# EXERCISE OBJECTIVE
Only the lines from the start of the entries through the line with "CABLE_RINGS = 60" are wanted; please output them exactly.

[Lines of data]
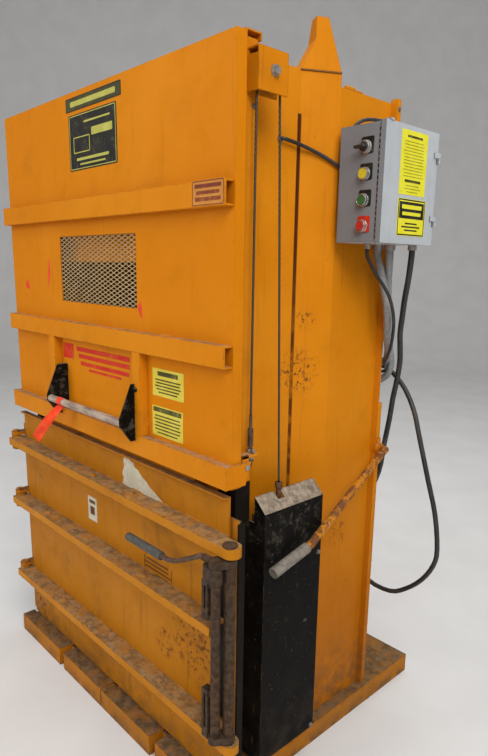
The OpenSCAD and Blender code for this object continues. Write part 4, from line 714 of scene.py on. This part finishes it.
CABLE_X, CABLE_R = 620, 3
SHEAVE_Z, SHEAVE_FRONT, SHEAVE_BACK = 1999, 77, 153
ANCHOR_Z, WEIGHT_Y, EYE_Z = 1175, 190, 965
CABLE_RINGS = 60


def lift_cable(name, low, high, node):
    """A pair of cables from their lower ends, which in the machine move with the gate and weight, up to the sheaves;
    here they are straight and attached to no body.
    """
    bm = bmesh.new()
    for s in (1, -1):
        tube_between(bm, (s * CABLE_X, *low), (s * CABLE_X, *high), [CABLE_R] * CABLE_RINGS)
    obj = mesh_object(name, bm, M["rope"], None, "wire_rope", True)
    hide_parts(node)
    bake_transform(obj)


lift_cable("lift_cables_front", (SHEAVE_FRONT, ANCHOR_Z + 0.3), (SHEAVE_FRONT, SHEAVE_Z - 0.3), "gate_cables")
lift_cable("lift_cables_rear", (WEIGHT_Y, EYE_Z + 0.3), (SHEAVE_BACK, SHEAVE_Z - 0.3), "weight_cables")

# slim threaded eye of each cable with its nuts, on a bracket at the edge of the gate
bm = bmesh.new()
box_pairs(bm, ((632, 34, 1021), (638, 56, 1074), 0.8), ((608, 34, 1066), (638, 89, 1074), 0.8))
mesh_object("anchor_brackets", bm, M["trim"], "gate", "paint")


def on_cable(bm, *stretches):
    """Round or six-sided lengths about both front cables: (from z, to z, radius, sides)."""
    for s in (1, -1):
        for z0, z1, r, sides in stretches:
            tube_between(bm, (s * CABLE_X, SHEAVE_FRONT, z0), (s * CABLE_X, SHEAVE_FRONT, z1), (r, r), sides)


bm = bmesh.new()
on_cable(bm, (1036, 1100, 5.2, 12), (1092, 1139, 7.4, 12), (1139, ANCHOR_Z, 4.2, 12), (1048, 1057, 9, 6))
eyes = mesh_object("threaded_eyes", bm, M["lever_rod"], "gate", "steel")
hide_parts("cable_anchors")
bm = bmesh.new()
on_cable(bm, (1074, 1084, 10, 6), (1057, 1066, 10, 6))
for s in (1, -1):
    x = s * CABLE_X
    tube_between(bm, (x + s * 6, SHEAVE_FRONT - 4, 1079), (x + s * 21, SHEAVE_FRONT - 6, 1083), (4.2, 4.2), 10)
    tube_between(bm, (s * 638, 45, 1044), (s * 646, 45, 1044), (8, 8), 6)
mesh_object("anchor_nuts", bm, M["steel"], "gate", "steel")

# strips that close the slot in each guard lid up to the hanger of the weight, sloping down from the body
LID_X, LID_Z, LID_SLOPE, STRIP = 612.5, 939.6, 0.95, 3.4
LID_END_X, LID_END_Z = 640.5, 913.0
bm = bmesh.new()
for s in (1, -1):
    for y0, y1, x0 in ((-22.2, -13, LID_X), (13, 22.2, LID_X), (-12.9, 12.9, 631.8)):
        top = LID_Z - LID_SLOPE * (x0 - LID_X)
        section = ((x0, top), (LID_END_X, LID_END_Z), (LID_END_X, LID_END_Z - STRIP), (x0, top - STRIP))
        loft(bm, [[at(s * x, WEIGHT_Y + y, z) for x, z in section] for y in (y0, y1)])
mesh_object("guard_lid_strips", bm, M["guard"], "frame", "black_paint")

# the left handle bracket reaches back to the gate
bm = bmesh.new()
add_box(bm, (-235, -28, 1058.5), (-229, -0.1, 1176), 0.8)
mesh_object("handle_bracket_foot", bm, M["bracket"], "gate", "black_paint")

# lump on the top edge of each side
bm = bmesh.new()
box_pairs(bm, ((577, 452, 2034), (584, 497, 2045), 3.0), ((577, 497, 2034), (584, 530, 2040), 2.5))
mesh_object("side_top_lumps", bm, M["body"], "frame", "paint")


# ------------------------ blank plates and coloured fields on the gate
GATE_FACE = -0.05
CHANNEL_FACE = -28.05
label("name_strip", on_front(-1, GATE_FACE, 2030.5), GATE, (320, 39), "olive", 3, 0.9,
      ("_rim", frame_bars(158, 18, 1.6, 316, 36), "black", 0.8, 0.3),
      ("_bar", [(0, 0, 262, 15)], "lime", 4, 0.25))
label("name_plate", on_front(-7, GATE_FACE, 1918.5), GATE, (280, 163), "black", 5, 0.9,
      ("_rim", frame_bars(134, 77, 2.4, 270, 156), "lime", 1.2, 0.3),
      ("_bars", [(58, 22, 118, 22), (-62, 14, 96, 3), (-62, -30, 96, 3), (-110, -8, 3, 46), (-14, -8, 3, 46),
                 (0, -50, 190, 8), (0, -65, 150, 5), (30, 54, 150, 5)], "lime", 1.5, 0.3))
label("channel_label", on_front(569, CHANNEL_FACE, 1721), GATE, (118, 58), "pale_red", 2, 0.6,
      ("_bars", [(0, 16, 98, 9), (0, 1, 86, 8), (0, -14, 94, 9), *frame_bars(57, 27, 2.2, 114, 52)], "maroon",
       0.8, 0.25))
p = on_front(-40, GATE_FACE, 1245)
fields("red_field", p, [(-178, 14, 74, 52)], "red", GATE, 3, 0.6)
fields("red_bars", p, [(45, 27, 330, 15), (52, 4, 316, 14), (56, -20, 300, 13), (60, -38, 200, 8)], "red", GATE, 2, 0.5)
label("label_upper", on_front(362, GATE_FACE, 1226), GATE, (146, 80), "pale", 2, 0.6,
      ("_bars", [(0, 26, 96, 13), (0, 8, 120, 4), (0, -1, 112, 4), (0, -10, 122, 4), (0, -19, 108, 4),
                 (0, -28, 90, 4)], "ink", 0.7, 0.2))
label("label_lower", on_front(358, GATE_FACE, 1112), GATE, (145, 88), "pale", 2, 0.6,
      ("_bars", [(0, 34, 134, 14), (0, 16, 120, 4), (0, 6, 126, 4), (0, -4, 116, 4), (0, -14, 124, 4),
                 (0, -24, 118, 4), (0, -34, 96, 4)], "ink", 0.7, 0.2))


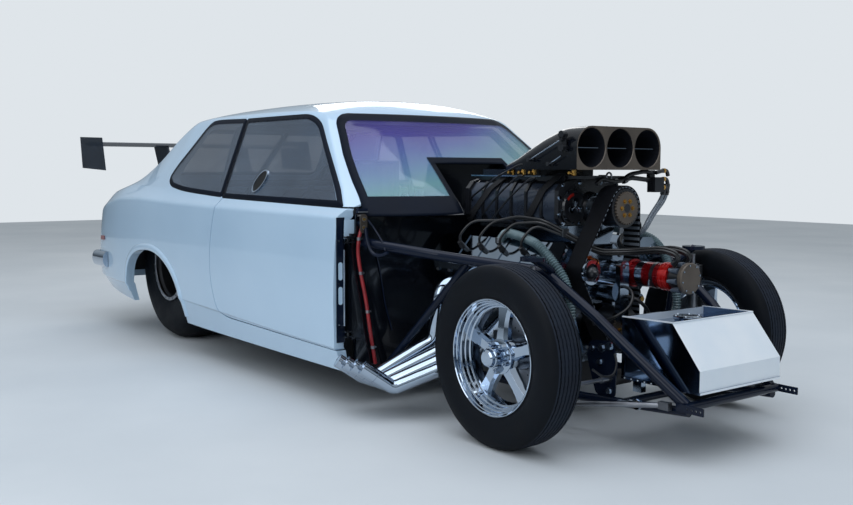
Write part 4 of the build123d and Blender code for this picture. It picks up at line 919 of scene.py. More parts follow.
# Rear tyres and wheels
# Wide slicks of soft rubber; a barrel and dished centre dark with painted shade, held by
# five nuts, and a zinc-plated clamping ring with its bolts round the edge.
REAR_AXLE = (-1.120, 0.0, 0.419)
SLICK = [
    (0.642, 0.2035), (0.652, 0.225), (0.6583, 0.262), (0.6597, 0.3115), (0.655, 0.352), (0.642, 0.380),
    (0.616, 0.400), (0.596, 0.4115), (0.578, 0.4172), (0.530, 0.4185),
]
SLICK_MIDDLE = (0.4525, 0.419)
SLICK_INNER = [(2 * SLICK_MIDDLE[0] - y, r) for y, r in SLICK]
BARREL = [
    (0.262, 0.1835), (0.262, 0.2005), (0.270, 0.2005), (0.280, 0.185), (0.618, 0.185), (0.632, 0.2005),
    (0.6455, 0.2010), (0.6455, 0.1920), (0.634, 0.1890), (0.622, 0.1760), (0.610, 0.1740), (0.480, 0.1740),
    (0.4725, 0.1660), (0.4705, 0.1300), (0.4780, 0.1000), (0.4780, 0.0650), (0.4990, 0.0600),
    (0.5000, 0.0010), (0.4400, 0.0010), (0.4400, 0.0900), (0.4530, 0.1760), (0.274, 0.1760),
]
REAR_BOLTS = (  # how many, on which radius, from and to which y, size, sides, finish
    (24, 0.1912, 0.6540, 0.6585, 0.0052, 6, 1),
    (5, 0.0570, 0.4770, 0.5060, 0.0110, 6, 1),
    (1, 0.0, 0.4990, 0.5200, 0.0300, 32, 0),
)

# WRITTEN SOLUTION
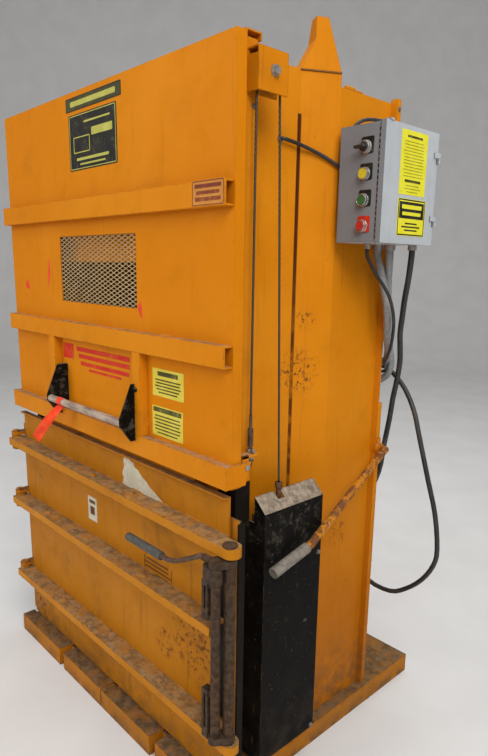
The OpenSCAD and Blender code for this object continues. Write part 4, from line 714 of scene.py on. This part finishes it.
CABLE_X, CABLE_R = 620, 3
SHEAVE_Z, SHEAVE_FRONT, SHEAVE_BACK = 1999, 77, 153
ANCHOR_Z, WEIGHT_Y, EYE_Z = 1175, 190, 965
CABLE_RINGS = 60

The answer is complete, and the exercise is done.